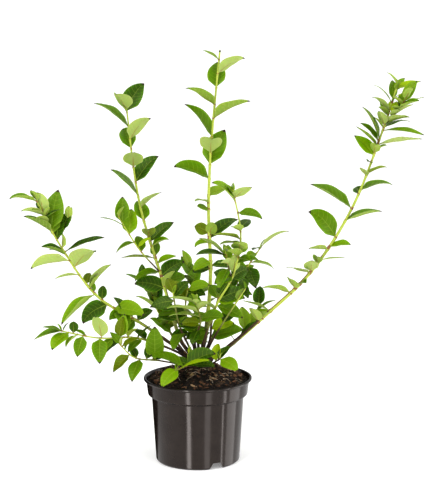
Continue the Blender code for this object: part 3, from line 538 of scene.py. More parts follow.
def clear_heart(plan, number):
    """The heart shoot, swung round the crown until its stem clears every limb."""
    for attempt in range(HEART_TRIES):
        swing = HEART_SWING * ((attempt + 1) // 2) * (1 if attempt % 2 else -1)
        shoot = heart_shoot(number, swing)
        path = shoot_path(shoot)
        radii = shoot.foot_radius, shoot.foot_radius
        limb = Limb(shoot.name, path, 0.0, path.length, *radii, STEM_SIDES)
        guard = Shape(*limb_mesh(limb, swell=2 * GAP), shoot.name)
        if not any(guard.touches(other) for other in plan.shapes):
            return shoot
    return None


def grow(plan, shoot, rng, bare_cane):
    """Adds a shoot's cane and the stems and twigs of its sprays. Returns the leaves to place."""
    path = shoot_path(shoot)
    jobs = []
    starts = [spray.start * path.length for spray in shoot.sprays] + [path.length]
    if bare_cane:
        radii = radius_at(shoot, path, 0.0), radius_at(shoot, path, starts[0])
        plan.add_limb(Limb(f"cane_{shoot.name}", path, 0.0, starts[0], *radii, CANE_SIDES))
    for spray, start, end in zip(shoot.sprays, starts, starts[1:]):
        radii = radius_at(shoot, path, start), radius_at(shoot, path, end)
        plan.add_limb(Limb(spray.name, path, start + GAP if start else 0.0, end, *radii, STEM_SIDES))
        first = start + STEM_MARGIN if bare_cane else HEART_BARE * path.length
        last = end - (TIP_MARGIN if end == path.length else STEM_MARGIN)
        jobs.append(Job(spray.name, path, first, last, radii, spray.leaves, spray.slim, rng))
        for twig in spray.twigs:
            root = path.at(start + twig.at * (end - start) + STEM_MARGIN)
            tip = Vector(twig.tip)
            middle = root.lerp(tip, 0.5) - Vector((0, 0, TWIG_SAG * (tip - root).length))
            side = Path([root, middle, tip])
            radii = twig.radius, twig.radius * TWIG_TAPER
            plan.add_limb(Limb(spray.name, side, 0.0, side.length, *radii, TWIG_SIDES))
            first = TWIG_BARE * side.length
            last = side.length - TIP_MARGIN
            jobs.append(Job(spray.name, side, first, last, radii, twig.leaves, spray.slim, rng))
    return jobs


def lay_out():
    """Limbs first, then leaves, so that no leaf takes a limb's place."""
    plan = Plan()
    jobs = []
    for number, shoot in enumerate(SHOOTS):
        jobs += grow(plan, shoot, random.Random(SEED + number), bare_cane=True)
    for number, shoot in enumerate(SHORT_SHOOTS):
        jobs += grow(plan, shoot, random.Random(SEED + len(SHOOTS) + number), bare_cane=False)
    for number in range(HEART_COUNT):
        shoot = clear_heart(plan, number)
        if shoot is not None:
            jobs += grow(plan, shoot, random.Random(2 * SEED + number), bare_cane=False)
    for job in jobs:
        for i, wanted in enumerate(job.leaves):
            share = i / max(1, len(job.leaves) - 1) if wanted.at is None else wanted.at
            s = job.first + (job.last - job.first) * share
            radius = job.radii[0] + (job.radii[1] - job.radii[0]) * share
            plan.add_leaf(job.node, job.path, s, radius, wanted, job.slim, job.rng)
    return plan


# ---------------------------------------------------------------- slots of the materials
# Of leaves, stems and soil, in the order of the lists that hold their materials.
LEAF_TOP, LEAF_UNDER, TOP_VEIN, UNDER_VEIN, PETIOLE, LEAF_TIP = range(6)
BARK_OLD, BARK_YOUNG, STEM_OLIVE, STEM_GREEN, STEM_BLUSH, BUD, DRY, CUT_FACE = range(8)
PEAT, CRUMB_BROWN, CHIP_RED, CHIP_TAN, FIBRE = range(5)
TOP_SLOTS = {"petiole": PETIOLE, "panel": LEAF_TOP, "vein": TOP_VEIN, "tip": LEAF_TIP}
UNDER_SLOTS = {"petiole": PETIOLE, "panel": LEAF_UNDER, "vein": UNDER_VEIN, "tip": LEAF_TIP}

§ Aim
Every line of the material must be returned exactly as it appears.

§ The result
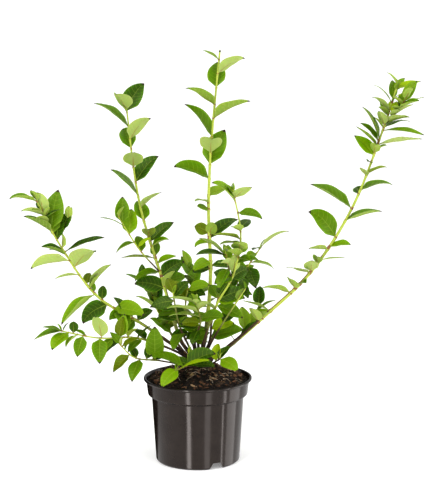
Continue the Blender code for this object: part 3, from line 538 of scene.py. More parts follow.
def clear_heart(plan, number):
    """The heart shoot, swung round the crown until its stem clears every limb."""
    for attempt in range(HEART_TRIES):
        swing = HEART_SWING * ((attempt + 1) // 2) * (1 if attempt % 2 else -1)
        shoot = heart_shoot(number, swing)
        path = shoot_path(shoot)
        radii = shoot.foot_radius, shoot.foot_radius
        limb = Limb(shoot.name, path, 0.0, path.length, *radii, STEM_SIDES)
        guard = Shape(*limb_mesh(limb, swell=2 * GAP), shoot.name)
        if not any(guard.touches(other) for other in plan.shapes):
            return shoot
    return None


def grow(plan, shoot, rng, bare_cane):
    """Adds a shoot's cane and the stems and twigs of its sprays. Returns the leaves to place."""
    path = shoot_path(shoot)
    jobs = []
    starts = [spray.start * path.length for spray in shoot.sprays] + [path.length]
    if bare_cane:
        radii = radius_at(shoot, path, 0.0), radius_at(shoot, path, starts[0])
        plan.add_limb(Limb(f"cane_{shoot.name}", path, 0.0, starts[0], *radii, CANE_SIDES))
    for spray, start, end in zip(shoot.sprays, starts, starts[1:]):
        radii = radius_at(shoot, path, start), radius_at(shoot, path, end)
        plan.add_limb(Limb(spray.name, path, start + GAP if start else 0.0, end, *radii, STEM_SIDES))
        first = start + STEM_MARGIN if bare_cane else HEART_BARE * path.length
        last = end - (TIP_MARGIN if end == path.length else STEM_MARGIN)
        jobs.append(Job(spray.name, path, first, last, radii, spray.leaves, spray.slim, rng))
        for twig in spray.twigs:
            root = path.at(start + twig.at * (end - start) + STEM_MARGIN)
            tip = Vector(twig.tip)
            middle = root.lerp(tip, 0.5) - Vector((0, 0, TWIG_SAG * (tip - root).length))
            side = Path([root, middle, tip])
            radii = twig.radius, twig.radius * TWIG_TAPER
            plan.add_limb(Limb(spray.name, side, 0.0, side.length, *radii, TWIG_SIDES))
            first = TWIG_BARE * side.length
            last = side.length - TIP_MARGIN
            jobs.append(Job(spray.name, side, first, last, radii, twig.leaves, spray.slim, rng))
    return jobs


def lay_out():
    """Limbs first, then leaves, so that no leaf takes a limb's place."""
    plan = Plan()
    jobs = []
    for number, shoot in enumerate(SHOOTS):
        jobs += grow(plan, shoot, random.Random(SEED + number), bare_cane=True)
    for number, shoot in enumerate(SHORT_SHOOTS):
        jobs += grow(plan, shoot, random.Random(SEED + len(SHOOTS) + number), bare_cane=False)
    for number in range(HEART_COUNT):
        shoot = clear_heart(plan, number)
        if shoot is not None:
            jobs += grow(plan, shoot, random.Random(2 * SEED + number), bare_cane=False)
    for job in jobs:
        for i, wanted in enumerate(job.leaves):
            share = i / max(1, len(job.leaves) - 1) if wanted.at is None else wanted.at
            s = job.first + (job.last - job.first) * share
            radius = job.radii[0] + (job.radii[1] - job.radii[0]) * share
            plan.add_leaf(job.node, job.path, s, radius, wanted, job.slim, job.rng)
    return plan


# ---------------------------------------------------------------- slots of the materials
# Of leaves, stems and soil, in the order of the lists that hold their materials.
LEAF_TOP, LEAF_UNDER, TOP_VEIN, UNDER_VEIN, PETIOLE, LEAF_TIP = range(6)
BARK_OLD, BARK_YOUNG, STEM_OLIVE, STEM_GREEN, STEM_BLUSH, BUD, DRY, CUT_FACE = range(8)
PEAT, CRUMB_BROWN, CHIP_RED, CHIP_TAN, FIBRE = range(5)
TOP_SLOTS = {"petiole": PETIOLE, "panel": LEAF_TOP, "vein": TOP_VEIN, "tip": LEAF_TIP}
UNDER_SLOTS = {"petiole": PETIOLE, "panel": LEAF_UNDER, "vein": UNDER_VEIN, "tip": LEAF_TIP}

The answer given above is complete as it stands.